Missing some movie time, I came to Poland where Lux Express operates in a full speed. Poland treated me with a very nice sunrise so it wouldn't be polite from me to spare only a day here. The fog that coverd green surfice looked like some hunted place calling me to reveal what had happened in the past. 


Warsaw was completely destroyed city once and now it looks very, very modern with only a small part of the old town reconstructed in the old fashioned style. Maybe, for such a cities, listening about history is more interesting than site seeing and I had my friend Anna Maria to talk about history. I found some restaurant with Ex-Yugoslavian food. The waiter told me the music is also Ex-Yugoslavian. I brought Anna Maria inside to hear the music and she asked me if that was a kind of music that usually truck drivers like to listen when they are on the road. I just nodded.

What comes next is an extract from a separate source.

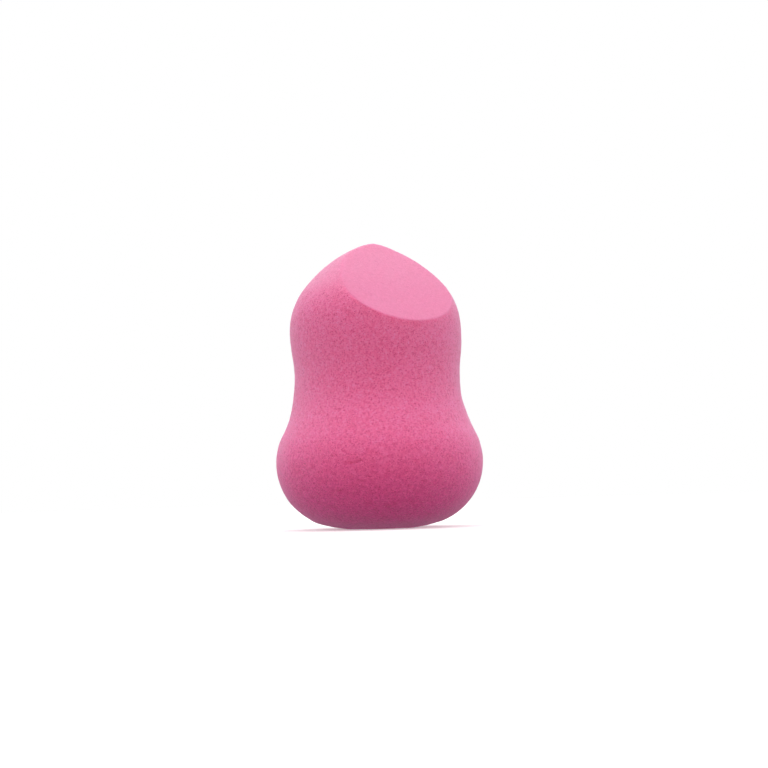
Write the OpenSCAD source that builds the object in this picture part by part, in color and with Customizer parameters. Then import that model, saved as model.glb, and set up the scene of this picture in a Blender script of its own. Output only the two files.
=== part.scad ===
// Gourd-shaped makeup sponge, one body of soft foam: two bulbs, the shallow waist between them,
// and one flat slanting cut that takes the front of the upper bulb away.
// Millimetres, +Z up along the axis, origin at the centre of the resting face, cut facing -Y.

/* [Lower bulb] */
// Greatest diameter of the lower bulb
low_bulb_d = 43; // [41:0.5:46]
// Height of that greatest diameter above the resting face
low_bulb_z = 13.8; // [13:0.1:14.8]
// Radius of the gently crowned underside
underside_r = 48; // [42:1:56]
// Diameter of the flat resting face
rest_d = 13; // [8:0.5:18]

/* [Waist] */
// Smallest diameter of the waist
waist_d = 34.6; // [33.6:0.1:35.2]
// Height of the waist above the resting face
waist_z = 31; // [30:0.1:32.5]
// Radius of the hollow below the waist, down to the lower bulb
hollow_low_r = 25; // [18:0.5:29]
// Radius of the hollow above the waist, up to the upper bulb
hollow_up_r = 36; // [20:1:60]

/* [Upper bulb] */
// Greatest diameter of the upper bulb
up_bulb_d = 36; // [35.4:0.1:37]
// Height of that greatest diameter above the resting face
up_bulb_z = 42.3; // [41:0.1:43.5]
// Radius of the shoulder that turns the side of the bulb inward
shoulder_r = 12; // [9:0.5:14]
// Radius of the flatter flank between the shoulder and the tip
flank_r = 31; // [27:0.5:40]
// Radius of the blunt tip
tip_r = 2.5; // [1.5:0.1:4]
// Height of the uncut tip above the resting face
tip_z = 60.2; // [58.8:0.1:61.6]

/* [Slanting cut] */
// Angle between the cut's outward normal and the axis, in degrees
cut_tilt = 46; // [38:1:52]
// Depth of the cut below the uncut tip, measured down the axis
cut_depth = 0.6; // [0.4:0.1:2]

/* [Hidden] */

// Sides of the turned body
$fn = 180;

// Longest step between two points on the arcs of the outline
outline_step = 1.2;

// Radii of the resting face, the bulbs and the waist
rest_r = rest_d / 2;
low_r = low_bulb_d / 2;
waist_r = waist_d / 2;
up_r = up_bulb_d / 2;

// The half outline is a chain of arcs, each one tangent to the next.
// An arc's centre is [distance from the axis, height], and its angles start at the outward direction.

// The underside's arc is centred on the axis and begins at the rim of the resting face.
underside_c = [0, sqrt(pow(underside_r, 2) - pow(rest_r, 2))];
underside_start = -acos(rest_r / underside_r);

// The belly's arc touches the underside's arc and stands upright at the greatest diameter.
belly_drop = underside_c[1] - low_bulb_z;
belly_r = (pow(underside_r, 2) - pow(low_r, 2) - pow(belly_drop, 2)) / (2 * (underside_r - low_r));
belly_c = [low_r - belly_r, low_bulb_z];
belly_start = -atan2(belly_drop, belly_c[0]);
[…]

Getting far from the coast of the Baltic Sea, heading to Krakow, one of the oldest and the most famous city in Poland. I didn't have a map of thecity and my main sign for orientation was a smell of fresh pastry: croissants, pretzels, bread and rolls that was coming from Jewish quarter. Since I came this far, I needed to get ready to face the the history evidence of human suffering that is exposed in Auschwitz. It was a beautiful day, the sun was shining and the birds were singing. None of this was possible to hear or to see in the past except huge gray cloud that used to cover this small village. Even if I saw in person the roads made of human ash I still can't understand what humans are able to do to each other. Ghost of the past that will always follow humankind. 




After some turbulent period of time, It seems that Europe has decided to retire. But I didn't. I still have some errands to run!!!